We have our house for sale since early June. We had close to 20 viewings in that time and the EA said almost every one 'Loved' it. On our first open viewing we had 5 sets of viewers - 3 came back that afternoon with a parent. Another came the following week with their girlfriend. We did get one offer at the beginning it was reasonable but we didn't accept it and I don't think its there anymore (We know stupid now but the EA said we would DEFINITELY get a higher offer). Out of the 20 viewers I'd say 70% have come back for a second look. 
The house is great - fab location and in very good shape, nice garden etc. We have priced it lower than other houses being advertised around the area (not huge competition from what I can see on Daft). 
We have two small children and getting the house ready for people to see it really disrupting our weekends and disturbing the little ones. I feel like I'm constantly cleaning and don't know if its worth the effort anymore.
Are there any serious buyers out there at all?? Or just nosey parkers with nothing better to do on a Saturday afternoon than look at 2nd hand houses?
I know its only a couple of months on the market but our hopes of moving to a bigger house I think are slowly slipping away. We can't reduce the price any more as we need a good deposit for the new house. 
Are the banks the problem or are people just holding off to see if the market falls further? If that's the case people like me will end up taking good houses off the market.........


----------



## Locke (12 Aug 2009)

Don't panic yet. We just bought and the house was on the market for three months before we viewed it.

House was great, cul de sac, mature garden, semi with familes on the road, they had 5 viewings and two offers which they turned down

People are just exhausting every avenue out there at the moment. Best of luck.


----------



## Curious81 (12 Aug 2009)

Yvonne 062 said:


> Out of the 20 viewers I'd say 70% have come back for a second look.

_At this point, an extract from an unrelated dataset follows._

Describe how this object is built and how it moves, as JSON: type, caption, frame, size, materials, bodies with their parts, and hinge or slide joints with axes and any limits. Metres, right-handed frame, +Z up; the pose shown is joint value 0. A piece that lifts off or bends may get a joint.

You must be doing something right if this is the case, I wouldn't lose hope. If people are coming back for a second look then I imagine you price tag is in some way realistic.


----------



## rosey (12 Aug 2009)

I think you need to give it a bit more time...as a possible buyer myself, I am in no hurry at all...I imagine most buyers are in the same position..I don't have to buy and the market is really slow..houses are staying on the market longer so there is no big panic/urge to rush into buying something asap. This rush might have been there before when people were mad to get on the so called property ladder and bidding and outbidding eachother in ridiculous fashion.
I'm also aware, cynical as it is -that some sellers have to sell- in fact a lot of people who have their house on the market at this point need to sell- for whatever reasons- and I guess the longer they have to wait for a sale, the  greater the chance that the house price will come down....it's a waiting game- I know I can wait- but can the seller?- will they be more open to lower offers as time goes on....
I'm sorry to be so cynical..your house sounds nice and people are probably quietly keeping an eye on it....but I think in this market you are a bit unrealistic to expect offers within a matter of weeks...
Perhaps you could try and organise that viewers all come the same day -once per month- to ease the pressure on yourself..good luck with it anyway..


----------



## Yvonne 062 (12 Aug 2009)

Hi,
Thanks for the replies. I think the only reason I'm frustrated (even though its only been a few weeks) is because there has been alot of positive feedback, quite a few lookers but nothing else forthcoming. We are going to leave it another month and take it off the market if nothing happens before then. I am friends with an auctioneer and she says that although some people have to sell, others are re-considering and just taking their houses off the market - planning to build on an extension or something and just stay put for another few years. We don't have to sell, we would like to though and take advantage of the good value out there at the moment and just get some more space for the little ones I suppose!
Rosey the monthly viewing would be great for us but we have to oblige if there is an interested party (even if its during the week which is NOT easy working full time with two kids I can tell ya!) because they might just be the one!
Here's hoping......


----------



## putsch (12 Aug 2009)

I finally sold my house in April having had it on the market since June 08!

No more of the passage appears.